The Debate on Main Street Versus Wall Street

March 11, 2009

Proponents of the new HR 1106 bill fight for Main Street while opponents fear the act will fan the flame on Wall Street.

A new housing bill, HR 1106, passed the House of Representatives on March 5, 2009 by a vote of 234-191, mostly along party lines, and the Senate could consider it within a few weeks. The bill is currently supported by a number of congressional Democrats and the President, as well as an array of consumer advocates (including AARP and the Consumers Union), and Citigroup, Inc., the first major bank to jump on board with the proposal. Bankruptcy “cram-downs” have increasingly become a concern for the ABS market over the past couple of months. The bill would put into legislation an act, also known as the “Helping Families Save Their Homes Act of 2009,” seeking to prevent mortgage foreclosures and enhance credit availability by, among other things, allowing the bankruptcy court to modify certain mortgage loans on a homeowner’s principal residence if the homeowner meets specified criteria, essentially giving homeowners the ability to restructure their loans to avoid foreclosure.

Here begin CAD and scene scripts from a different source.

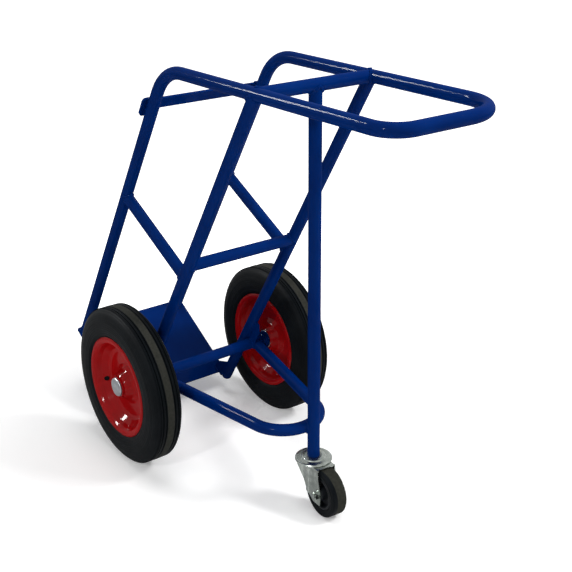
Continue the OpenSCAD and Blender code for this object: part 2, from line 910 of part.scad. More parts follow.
// Moulded wheel centre: a rim band, a thin web and a hub boss
core_r = 34;
module castor_core() {
    bore = sleeve_d / 2 + sleeve_fit;
    boss = 13;
    h = castor_w / 2;
    half = rounded([
        [bore, h + 1.5], [boss, h + 1.5], [boss + 2, 5], [core_r - 7, 4], [core_r - 4, h - 2],
        [core_r, h - 2], [core_r, 0]], 1.5, 3);
    color(black)
        at_castor_axle(0)
            rotate_extrude($fn = 64)
                polygon(concat(half, reversed([for (p = half) if (p.y > 0.01) [p.x, -p.y]])));
}

// Rubber tyre of the castor wheel, flat with small chamfers
module castor_tyre() {
    h = castor_w / 2;
    r = castor_wheel_r;
    section = rounded_outline([
        [core_r + 0.1, -h + 2], [r - 7, -h], [r - 1, -h + 1], [r, -h + 4],
        [r, h - 4], [r - 1, h - 1], [r - 7, h], [core_r + 0.1, h - 2]], 1.5, 3);
    color(black)
        at_castor_axle(0)
            rotate_extrude($fn = 96)
                polygon(section);
}

main_tube();
rear_leg_left();
rear_leg_right();
leg_cap_left();
leg_cap_right();
top_cross_tube();
post_tube();
cradle_arm_left();
cradle_arm_right();
cradle_cross_tube();
axle_tube();
loop_tube();
toe_plate();
plate_bracket_left();
plate_bracket_right();
gusset_left();
gusset_right();
collar_left();
collar_right();
axle_rod();
axle_cap_left();
axle_cap_right();
pivot_plate();
pivot_bolt();
latch_hook();
retaining_bar();
tyre_left();
rim_outer_left();
rim_inner_left();
hub_tube_left();
bearings_left();
tyre_right();
rim_outer_right();
rim_inner_right();
hub_tube_right();
bearings_right();
post_insert();
castor_plate();
castor_king_bolt();
castor_balls();
castor_fork();
castor_axle_bolt();
castor_axle_nut();
castor_sleeve();
castor_core();
castor_tyre();
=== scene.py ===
"""Gas cylinder trolley: finishes, weld beads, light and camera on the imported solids."""

import json
import logging
import math
from dataclasses import dataclass, field
from enum import Enum
from typing import Any, Sequence

import bpy
from mathutils import Matrix, Vector


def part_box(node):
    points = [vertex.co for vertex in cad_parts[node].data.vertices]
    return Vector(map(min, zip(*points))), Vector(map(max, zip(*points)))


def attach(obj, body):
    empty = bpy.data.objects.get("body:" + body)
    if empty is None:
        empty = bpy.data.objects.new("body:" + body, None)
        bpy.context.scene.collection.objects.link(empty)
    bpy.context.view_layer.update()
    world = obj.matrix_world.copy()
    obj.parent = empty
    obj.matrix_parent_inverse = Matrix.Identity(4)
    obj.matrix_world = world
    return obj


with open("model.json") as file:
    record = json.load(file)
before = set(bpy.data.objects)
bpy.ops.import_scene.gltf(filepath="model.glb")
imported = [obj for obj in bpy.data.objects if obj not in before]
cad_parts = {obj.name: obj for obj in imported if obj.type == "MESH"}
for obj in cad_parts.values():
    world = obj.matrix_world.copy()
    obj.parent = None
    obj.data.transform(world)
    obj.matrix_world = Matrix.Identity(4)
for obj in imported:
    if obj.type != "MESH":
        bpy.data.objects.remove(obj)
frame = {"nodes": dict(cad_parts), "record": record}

LOG = logging.getLogger("trolley")
MM = 0.001
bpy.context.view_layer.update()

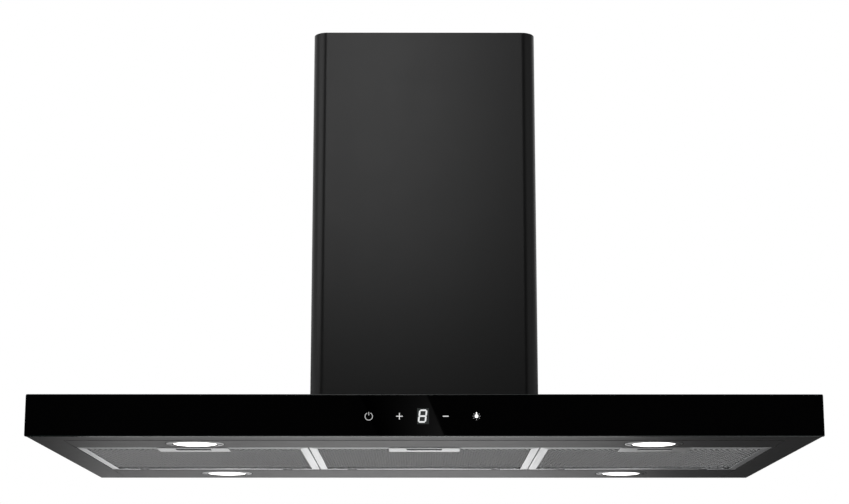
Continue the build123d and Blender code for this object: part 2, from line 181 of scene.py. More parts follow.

The Bankruptcy Code currently allows for judicial modification on claims secured by vacation homes, family farms, and other investment properties; the proposed act would extend this relief to primary residences by allowing the bankruptcy court to modify certain terms of a mortgage, including its repayment period and interest rate, in order to keep it affordable to the homeowner over the long-term.

The act also provides a safe harbor provision for servicers, limiting a servicer’s liability when entering into any loan modification, workout or other loss mitigation plan so long as certain criteria are met. Among the mortgage modification criteria required are that a default on the payment of such mortgage has occurred or is reasonably foreseeable; the mortgage relates to property currently occupied by the mortgagor; and the servicer reasonably believes the recovery of the mortgage’s principal as the result of the loan modification would exceed that which might be recovered through foreclosure. Additionally, the servicer’s ability to modify mortgages would not be restricted by any provisions or terms of an investment contract or securitization vehicle with respect to limitations on the number of mortgages allowed to be modified, the frequency with which such modifications are allowed or the range of permissible modifications. Further, the servicer would not be bound by repurchase or payment obligations to the securitization vehicle on account of a modification.

Proponents of the bill feel that the act provides the best way to slow the pace of foreclosures given that lenders have been unwilling to reduce mortgage principal or make mortgage loan modifications on their own.. This is partly due to the fact many of them are understaffed but primarily because most lenders are concerned about being sued by investors who hold various pieces of the loans. Proponents have also pointed to the fact that foreclosure is an expensive process and that a cram-down modification would not likely result in any greater loss to the lender than a foreclosure would produce.

Proponents further feel that the act’s slight modification to the Bankruptcy Code makes sense given that bankruptcy judges already have the power to alter mortgages on rental and vacation properties; an extension of this authority to mortgages on primary residences is consistent with the Bankruptcy Code’s legislative intent.

Lastly, proponents argue that the ripple effect caused by the continued number of foreclosures will continue to be magnified throughout the economy due to the widespread use of derivatives based on these bad loans.

On the other side of the debate, opponents of the bill fear that giving bankruptcy courts the power to do what lenders are unwilling or unable to do will cause a rush on the already heavy case load of the bankruptcy courts. While the change would offer relief from unaffordable mortgages, it would inevitably swell bankruptcy filings by hundreds of thousands of cases.

Additionally, if the bankruptcy court is given the unilateral power to modify defaulted mortgages, lenders will not only be forced to sit on their assets during the bankruptcy’s automatic stay but will then take an immediate hit on their books following the bankruptcy court’s decision to modify a mortgage loan. Unlike foreclosure, which is a lengthy process (it can take up to two years between a borrower’s default on payment and an auction sale), losses resulting from loan modifications are immediate and will have to be reported in a lender’s quarterly earnings reports. So far, the slow leakage of losses resulting from foreclosures has prevented immediate large scale loss reports for some lenders. Opponents fear that reports of losses of this magnitude will only create further havoc on an already precarious credit market.

Furthermore, opponents point to the reality that some mortgage securities contain provisions that require losses arising from bankruptcies (as opposed to defaults handled outside of a bankruptcy) to be shared by all tranches on a pro rata basis. Therefore, the subsequent risk to triple A holders of these mortgage securities will sharply increase if the bankruptcy courts’ modifications to mortgage loans become commonplace.

The effect that the act would have on typical mortgage-backed securitization structures is not yet known. However, if servicers are allowed to act in contradiction to the terms of the securitization documentation, other provisions may need to be examined and re-assessed in order to avoid triggering an event of default. Further, rating agency reactions to this legislation remain to be seen in light of the fact that mortgage pool values could drop significantly if the bankruptcy courts are able to unilaterally reduce the principal values of mortgages.